I raise a point of order, Madam Speaker. Not only were the allegations made by Jeanette Fitzsimons untrue but, more important, events that occurred a good 6 to 8 years before the Minister came to office are well outside his ministerial responsibility.
From memory, I think the question was phrased: “Has he seen any reports of” or: “Has he seen any evidence of”. The Minister’s having seen reports or evidence of matters, even if they occurred before the time he was responsible for them, is certainly something that comes within his responsibility—if he has seen them as Minister.
There is no rule about how far back one can refer, as long as the reports are official reports. The question was phrased correctly, so I ask the Minister to address it.
How can the people of New Zealand have any confidence in the Government’s approach to Kyoto, when it proposed the “fart tax”, then dropped it, proposed the carbon tax, then dropped it, and then told us yesterday that it was back in discussions with the forestry sector, although the forestry sector said last night that that could not be believed, either; is there anything about climate change that this Government has said that can be believed and has been stuck with?

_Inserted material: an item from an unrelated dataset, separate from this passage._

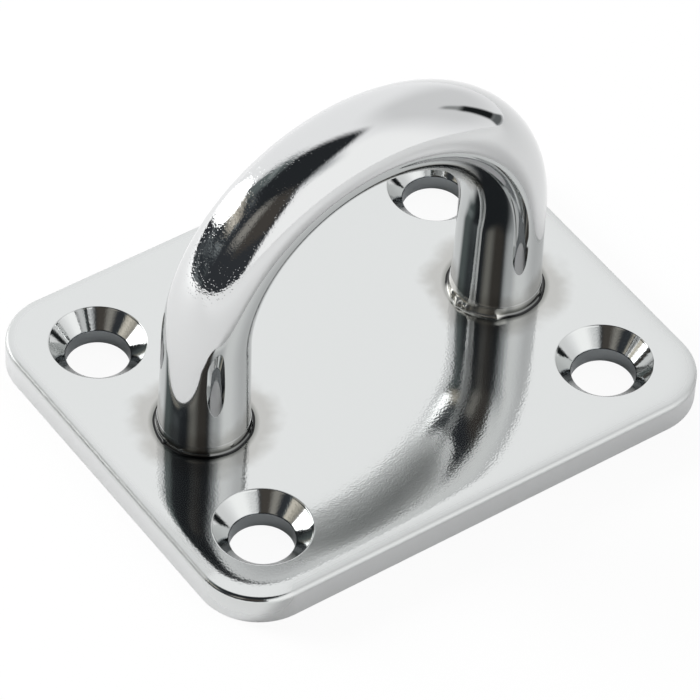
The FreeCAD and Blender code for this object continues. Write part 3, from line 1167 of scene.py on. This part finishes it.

Climate change policy is in a state of flux worldwide, and New Zealand is not excepted from that. We have 15 comprehensive work programmes due to be reported back to Parliament within the month.
I seek the leave of the House to table a news release from Mr Jim Anderton yesterday stating that he had had a very positive meeting with the sector, and that officials would be talking with it again, and also a release from the forestry sector saying that this was all untrue, and that there would be no further engagement with officials.
Leave is sought to table both those documents. Is there any objection? There is objection.
I seek leave to table the Kyoto agreement, with the National Government’s signature on it.